Google and one of the largest health-care networks in the United States are embroiled in a data-privacy controversy that researchers fear could jeopardize public trust in data-sharing practices and, potentially, academic studies.
At issue is a project dubbed Nightingale that gives Google access to the health-care information, including names and other identifiable data, of tens of millions of people without their knowledge. The people were treated at facilities run by the health network Ascension, which is based in St Louis, Missouri.
Google says that Nightingale, first reported in The Wall Street Journal on 11 November, is meant to develop technology that would enable Ascension to deliver improved health care.
Both companies say that they abided by US laws to protect health-care information. But the lack of patient knowledge — and the fact that identifiable data weren’t scrubbed from the records — has caused US lawmakers to cry foul. The US Department of Health and Human Services says it is now looking into “this mass collection of individuals’ medical records with respect to the implications for patient privacy”.
Researchers worry that the revelations will undermine trust in studies more broadly. “This has shockwaves far beyond Google, far beyond the health-care sector,” says Johan Ordish, a policy analyst at the PHG Foundation, a charity in Cambridge, UK, that studies health-care technology.
Legal reassurance
In a statement posted online on 11 November, Google said that its work with Ascension adheres to industry-wide regulations regarding patient data, and “comes with strict guidance on data privacy, security, and usage”. The same day, Ascension also posted a statement saying that the project complied with the law and the company’s “strict requirements for data handling”.
Neither company responded to Nature’s request for comment on the potential for Nightingale to erode trust in research.
This isn’t the first time Google has been involved in a controversial health-care project. In 2016, the magazine New Scientist revealed that the Google-owned artificial-intelligence company DeepMind had partnered with a group of London hospitals called the Royal Free London NHS Foundation Trust to access health data without gaining patients’ permission. An investigation by UK regulators subsequently determined that the agreement breached data-protection laws.
Meanwhile, an agreement between Facebook and the UK company Cambridge Analytica that came to light in 2018 allegedly granted researchers access to data from millions of Facebook users without their consent. The controversy was a watershed moment for those whose research involves large collections of personal data, says Ordish: “Cambridge Analytica shook the world.” In July, Facebook agreed to pay US$100 million to settle the matter with the US Securities and Exchange Commission.
The Nightingale project is much larger than the Royal Free agreement. And it has the potential to resonate even more deeply than the Cambridge Analytica controversy, because people are particularly protective of their health-care information, says bioethicist Effy Vayena of the Swiss Federal Institute of Technology in Zurich.
Regulations lacking
All three cases highlight the lack of regulations surrounding corporate use of personal data, says social scientist Jay Shaw, who studies artificial intelligence and health at the University of Toronto in Canada. “It’s just the Wild West right now,” he says.
Against this backdrop, academics are flocking to combine large amounts of health data with artificial-intelligence techniques to evaluate health care and find ways to improve it.

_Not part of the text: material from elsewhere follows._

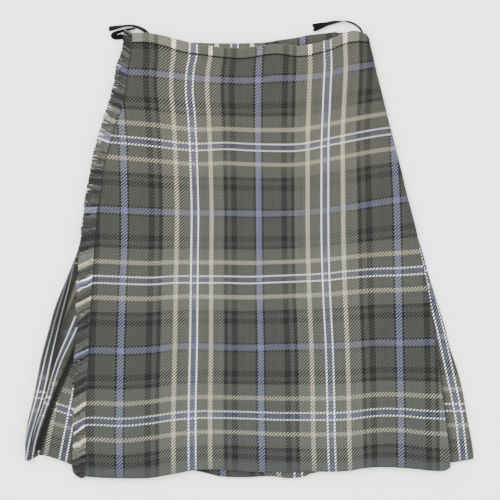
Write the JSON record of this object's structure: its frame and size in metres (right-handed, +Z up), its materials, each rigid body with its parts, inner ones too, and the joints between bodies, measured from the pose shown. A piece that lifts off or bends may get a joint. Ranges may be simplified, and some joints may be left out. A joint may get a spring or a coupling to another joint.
{
  "type": "scottish kilt",
  "caption": "Pleated wool kilt in a checked twill, laid flat front up: plain apron with a fringed edge, knife pleats behind, a narrow waistband and black hanger ribbons.",
  "frame": {"origin": "on the table, under the middle of the laid kilt's overall box", "axes": "+Z up from the table, +Y from the hem to the waist, +X to the right of a viewer who looks down at the front apron"},
  "size_m": [0.6212, 0.6323, 0.0167],
  "materials": {
    "kilt_wool": "woven wool twill, matt with a slight sheen",
    "band_wool": "woven wool twill of the pale stretches of the same check",
    "fringe_wool": "loose matt wool yarn",
    "black_ribbon": "woven ribbon with a soft sheen"
  },
  "bodies": {
    "root": {"outer_apron": "kilt_wool", "under_apron": "kilt_wool", "pleated_back": "kilt_wool", "side_pleats_left": "kilt_wool", "side_pleats_right": "kilt_wool", "waistband_front": "band_wool", "waistband_under": "band_wool", "waistband_back": "band_wool", "apron_fringe": "fringe_wool", "hanger_loop_right": "black_ribbon", "hanger_loop_left": "black_ribbon", "hanger_tail_left": "black_ribbon"}
  },
  "joints": []
}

Research and business communities are grappling with how to combine this push with appropriate privacy controls.
Academics seeking health data for research rather than commercial purposes must typically get approval from an ethical-review committee before they can start a project. The researchers also often strip identifying information from the records they work with. Commercial uses of personal data don’t necessarily undergo the same review, says Edward Meinert, who studies health-care systems at the University of Oxford, UK. “The problem with these deals is that they’re not going through that type of rigorous process,” he says.
But that distinction might be lost on many people, especially if there are further controversies, cautions Vayena. “At some point, all of the research will get a bad name,” she says. “With these incidents, we undermine public trust to this whole enterprise. We have to be really careful.”